Monaghan is almost as big a problem. Hannah’s a cipher to begin with—too dense to realize Tom’s actual feelings for her until the last possible moment—but the actress does the character no favors anyway, with a performance that lacks fizz.

“Made of Honor” fumbles further by surrounding this pallid pair with secondary figures who are, if anything, even more irritating, sealing the movie’s doom with what’s often a romantic comedy’s saving grace, a great supporting cast. Hannah’s intended, Colin McMurray (Kevin McKidd) is a total stiff, and his relatives—especially his mother (Hannah Gordon) and aunt (Myra McFadyen)—are such snooty Scottish stereotypes that the characters could cause an international incident (especially when they become chief actors in a really tone-deaf final act). Sydney Pollack, who plays Tom’s much-married dad, proves a formula joke whose late scenes of self-recognition are even worse than his randy shtick early on. Even sadder is poor Selma Stern as Hannah’s grandmother, who has to do a prolonged skit involving some sex toys that’s truly excruciating. (To be fair, Kathleen Quinlan manages to maintain her dignity as Hannah’s mother.)

But it’s the pals of Tom and Hannah that really come off poorly. Her trio of bridesmaids, from bitchy Melissa (Busy Philipps) to chubby Hilary (Emily Nelson) and nondescript Stephanie (Whitney Cummings), are a tiresome bunch, and he’s got a posse (Kadeem Hardison, Chris Messina and Richmond Arquette) that couldn’t be blander. Even they’re to be preferred, though, to a gym pest called Tiny Shorts Guy (Kevin Sussman), who—one presumes—is meant to be lovably odd but comes off as really creepy instead, the picture’s worst combination of bad writing, acting and direction.
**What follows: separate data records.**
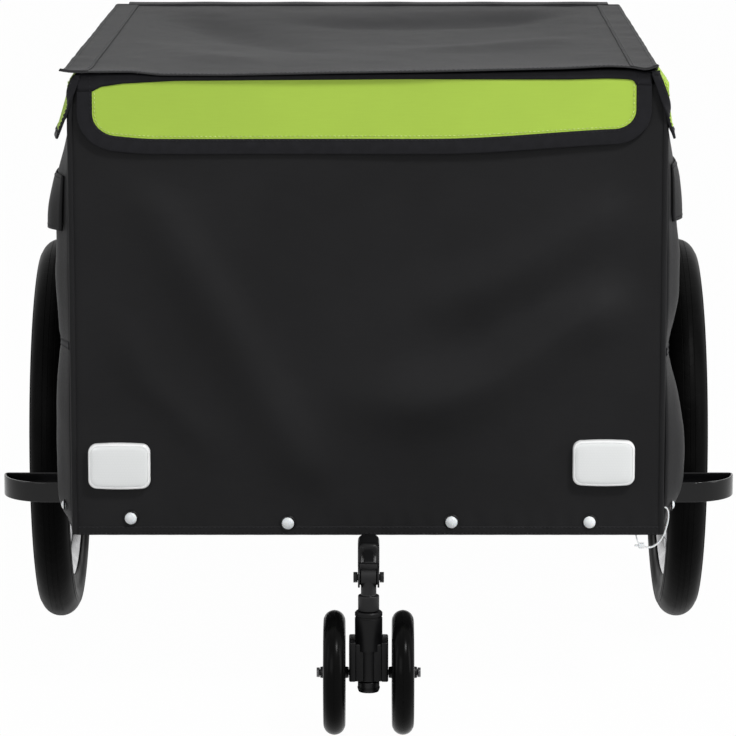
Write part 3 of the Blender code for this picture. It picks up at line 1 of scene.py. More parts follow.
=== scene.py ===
# %% [markdown]
# # A child bike trailer
# The trailer is a box of coated cloth on a steel tube frame, with two spoked wheels, a folding twin
# caster in front and a lid that is sewn like a fitted cover. The solids of every moving part are ready
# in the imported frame, so this lesson dresses them: each piece is made where its solid says, in metres,
# and rides on the same body, so that it moves as the real one does.

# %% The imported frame
import json
import math

import bmesh
import bpy
from mathutils import Matrix, Vector, noise
from mathutils.bvhtree import BVHTree

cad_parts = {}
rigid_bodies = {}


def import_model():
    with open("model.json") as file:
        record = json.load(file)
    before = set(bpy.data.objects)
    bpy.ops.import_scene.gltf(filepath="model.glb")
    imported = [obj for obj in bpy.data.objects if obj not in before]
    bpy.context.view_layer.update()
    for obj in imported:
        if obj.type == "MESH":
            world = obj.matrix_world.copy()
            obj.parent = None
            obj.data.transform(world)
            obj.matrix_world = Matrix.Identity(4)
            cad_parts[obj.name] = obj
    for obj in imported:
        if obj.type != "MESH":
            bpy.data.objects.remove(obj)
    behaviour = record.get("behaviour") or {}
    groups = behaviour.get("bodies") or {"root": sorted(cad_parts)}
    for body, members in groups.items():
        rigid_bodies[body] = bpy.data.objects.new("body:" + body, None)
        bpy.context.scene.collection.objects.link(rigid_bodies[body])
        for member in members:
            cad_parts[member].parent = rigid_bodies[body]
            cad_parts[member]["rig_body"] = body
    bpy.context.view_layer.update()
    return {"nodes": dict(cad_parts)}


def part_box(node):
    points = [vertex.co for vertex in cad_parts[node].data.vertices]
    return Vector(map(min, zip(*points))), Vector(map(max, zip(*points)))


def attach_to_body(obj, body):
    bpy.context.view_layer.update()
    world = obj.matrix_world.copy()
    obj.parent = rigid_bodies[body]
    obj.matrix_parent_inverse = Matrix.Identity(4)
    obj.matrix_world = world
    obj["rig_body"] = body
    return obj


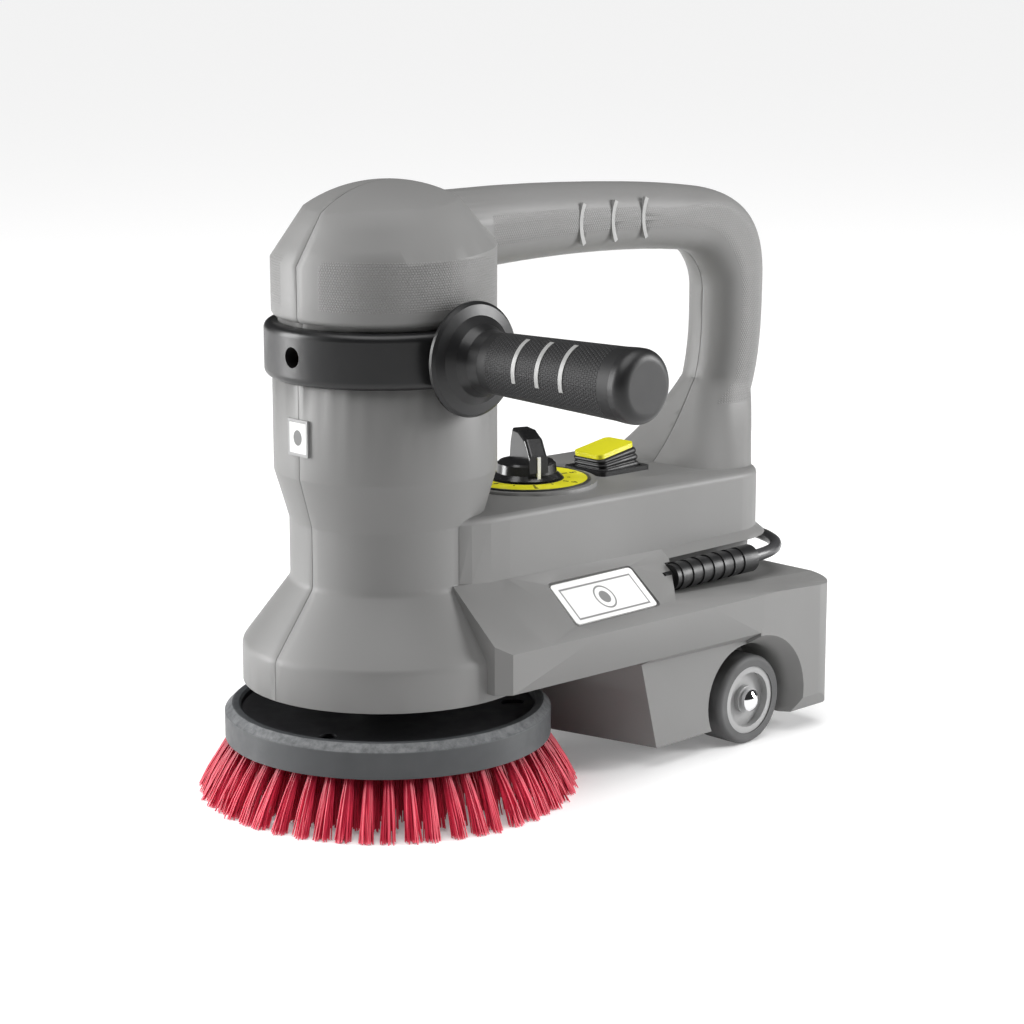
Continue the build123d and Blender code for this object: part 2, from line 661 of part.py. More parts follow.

There’s some modest compensation to be found in the glossy visuals provided by Tony Pierce-Roberts, who makes the most of the exteriors in the final reels and earlier on uses the New York locations well, though one scene shot through a revolving door is a miscalculation. And overall the physical production is fine. But it’s all in the service of a misconceived idea poorly executed. Rupert Gregson-Williams’ score, though, is oppressively intrusive.

People may not recall that Dempsey had an earlier movie career marked by such bombs as “In the Mood” (aka “The Woo Woo Kid”), “Loverboy” and “Run.” You’d think that given a second bigscreen chance as a result of his success on the tube, he might choose projects more carefully. But “Made of Honor” proves that his acumen in that respect doesn’t seem to have improved with age.